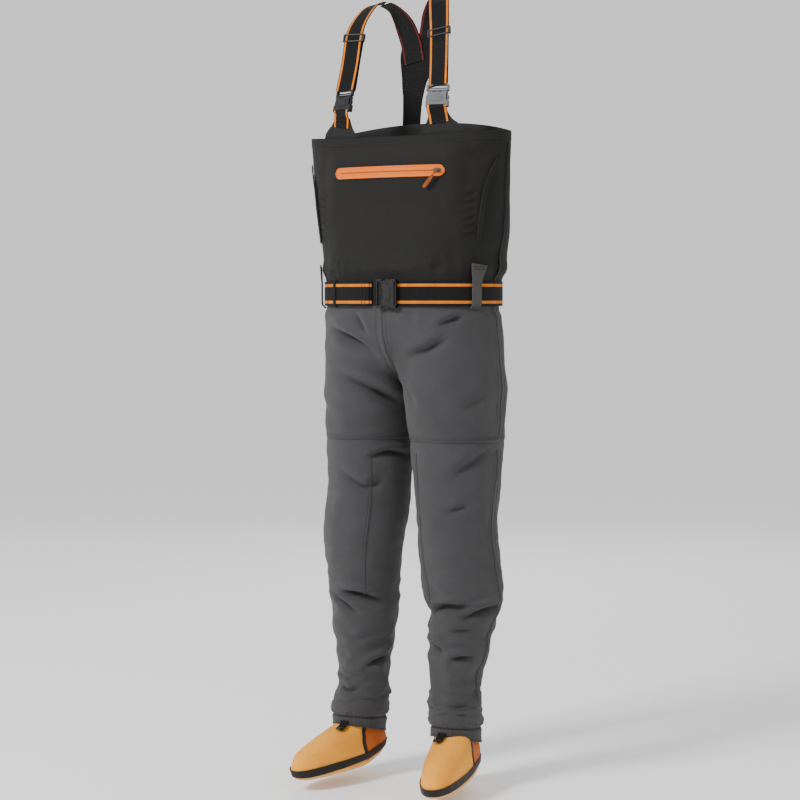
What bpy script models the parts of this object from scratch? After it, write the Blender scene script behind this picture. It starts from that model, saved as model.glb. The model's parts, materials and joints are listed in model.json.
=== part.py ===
"""Chest waders: bib, suspenders, belt, trouser legs, gravel guards and neoprene socks.

Heights are measured from the soles.  +X is the wearer's left, -Y is the front.  Everything hangs from one
empty, which puts the frame's origin where the shoulder straps hang, HANG_HEIGHT above the soles.
"""
import math
from collections import namedtuple

import bmesh
import bpy
from mathutils import Matrix, Vector

for old in list(bpy.data.objects):
    bpy.data.objects.remove(old, do_unlink=True)

# ---------------------------------------------------------------- driving dimensions, metres
HANG_HEIGHT = 1.494
GAP = 0.0003
FABRIC = 0.0025
NEOPRENE = 0.0045

BIB_BOTTOM = 0.905
BIB_TOP = 1.2305
BELT_TOP = 0.955
BIB_FRONT_DIP = -0.008
BIB_BACK_RISE = 0.028
CROTCH = 0.745
KNEE_TOP = 0.525
KNEE_BOTTOM = 0.425
SHIN_BOTTOM = 0.130
GUARD_BOTTOM = 0.068
GUARD_SLOPE = 0.015
LEG_FULLNESS = {"left": 1.02, "right": 0.985}

HIP_PIVOT = (0.0975, 0.0, 0.830)
KNEE_PIVOT = (0.1045, 0.003, 0.475)
ANKLE_PIVOT = (0.109, -0.012, 0.098)

# One cross-section: its height, centre, half width, and depth in front of and behind the centre.
Section = namedtuple("Section", "z x y wide front back")

TORSO = (
    Section(0.905, 0.0, 0.012, 0.177, 0.127, 0.111),
    Section(0.955, 0.0, 0.012, 0.177, 0.127, 0.111),
    Section(1.050, 0.0, 0.012, 0.198, 0.114, 0.090),
    Section(1.150, 0.0, 0.006, 0.209, 0.098, 0.074),
    Section(1.2305, 0.0, 0.000, 0.2145, 0.087, 0.066),
)
LEG = (
    Section(0.745, 0.0965, 0.014, 0.0925, 0.114, 0.107),
    Section(0.640, 0.0965, 0.014, 0.0860, 0.099, 0.096),
    Section(0.537, 0.0978, 0.009, 0.0805, 0.086, 0.086),
    Section(0.439, 0.1060, 0.001, 0.0765, 0.081, 0.081),
    Section(0.322, 0.1120, 0.010, 0.0680, 0.070, 0.070),
    Section(0.244, 0.1060, 0.004, 0.0565, 0.060, 0.060),
    Section(0.166, 0.1040, 0.000, 0.0480, 0.052, 0.052),
    Section(0.127, 0.1060, -0.008, 0.0515, 0.056, 0.059),
    Section(0.088, 0.1090, -0.013, 0.0505, 0.054, 0.063),
    Section(0.068, 0.1090, -0.013, 0.0485, 0.051, 0.061),
)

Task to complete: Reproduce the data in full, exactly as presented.

Solution to this problem:
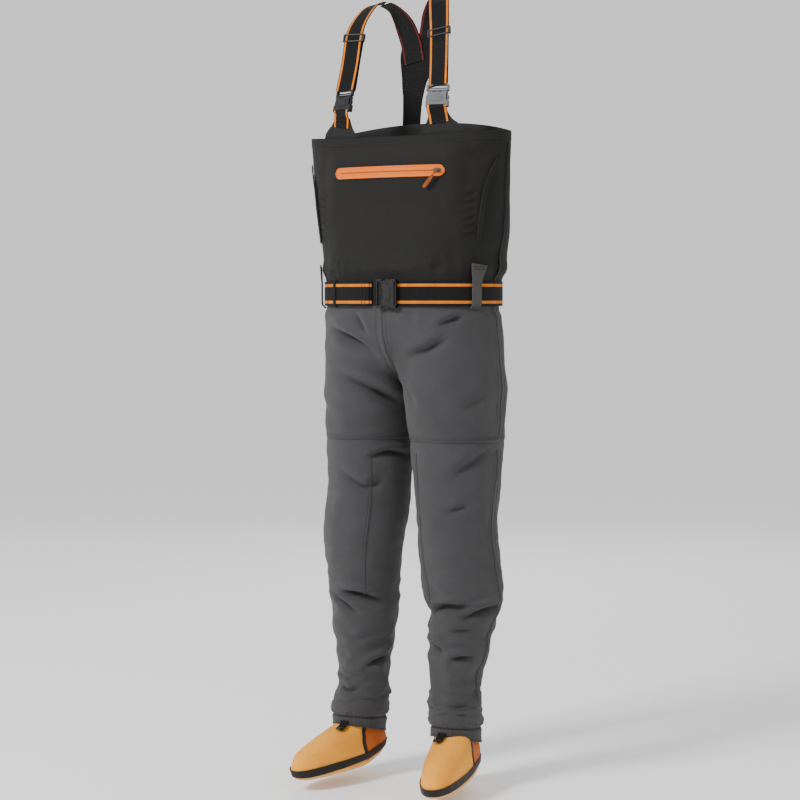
What bpy script models the parts of this object from scratch? After it, write the Blender scene script behind this picture. It starts from that model, saved as model.glb. The model's parts, materials and joints are listed in model.json.
=== part.py ===
"""Chest waders: bib, suspenders, belt, trouser legs, gravel guards and neoprene socks.

Heights are measured from the soles.  +X is the wearer's left, -Y is the front.  Everything hangs from one
empty, which puts the frame's origin where the shoulder straps hang, HANG_HEIGHT above the soles.
"""
import math
from collections import namedtuple

import bmesh
import bpy
from mathutils import Matrix, Vector

for old in list(bpy.data.objects):
    bpy.data.objects.remove(old, do_unlink=True)

# ---------------------------------------------------------------- driving dimensions, metres
HANG_HEIGHT = 1.494
GAP = 0.0003
FABRIC = 0.0025
NEOPRENE = 0.0045

BIB_BOTTOM = 0.905
BIB_TOP = 1.2305
BELT_TOP = 0.955
BIB_FRONT_DIP = -0.008
BIB_BACK_RISE = 0.028
CROTCH = 0.745
KNEE_TOP = 0.525
KNEE_BOTTOM = 0.425
SHIN_BOTTOM = 0.130
GUARD_BOTTOM = 0.068
GUARD_SLOPE = 0.015
LEG_FULLNESS = {"left": 1.02, "right": 0.985}

HIP_PIVOT = (0.0975, 0.0, 0.830)
KNEE_PIVOT = (0.1045, 0.003, 0.475)
ANKLE_PIVOT = (0.109, -0.012, 0.098)

# One cross-section: its height, centre, half width, and depth in front of and behind the centre.
Section = namedtuple("Section", "z x y wide front back")

TORSO = (
    Section(0.905, 0.0, 0.012, 0.177, 0.127, 0.111),
    Section(0.955, 0.0, 0.012, 0.177, 0.127, 0.111),
    Section(1.050, 0.0, 0.012, 0.198, 0.114, 0.090),
    Section(1.150, 0.0, 0.006, 0.209, 0.098, 0.074),
    Section(1.2305, 0.0, 0.000, 0.2145, 0.087, 0.066),
)
LEG = (
    Section(0.745, 0.0965, 0.014, 0.0925, 0.114, 0.107),
    Section(0.640, 0.0965, 0.014, 0.0860, 0.099, 0.096),
    Section(0.537, 0.0978, 0.009, 0.0805, 0.086, 0.086),
    Section(0.439, 0.1060, 0.001, 0.0765, 0.081, 0.081),
    Section(0.322, 0.1120, 0.010, 0.0680, 0.070, 0.070),
    Section(0.244, 0.1060, 0.004, 0.0565, 0.060, 0.060),
    Section(0.166, 0.1040, 0.000, 0.0480, 0.052, 0.052),
    Section(0.127, 0.1060, -0.008, 0.0515, 0.056, 0.059),
    Section(0.088, 0.1090, -0.013, 0.0505, 0.054, 0.063),
    Section(0.068, 0.1090, -0.013, 0.0485, 0.051, 0.061),
)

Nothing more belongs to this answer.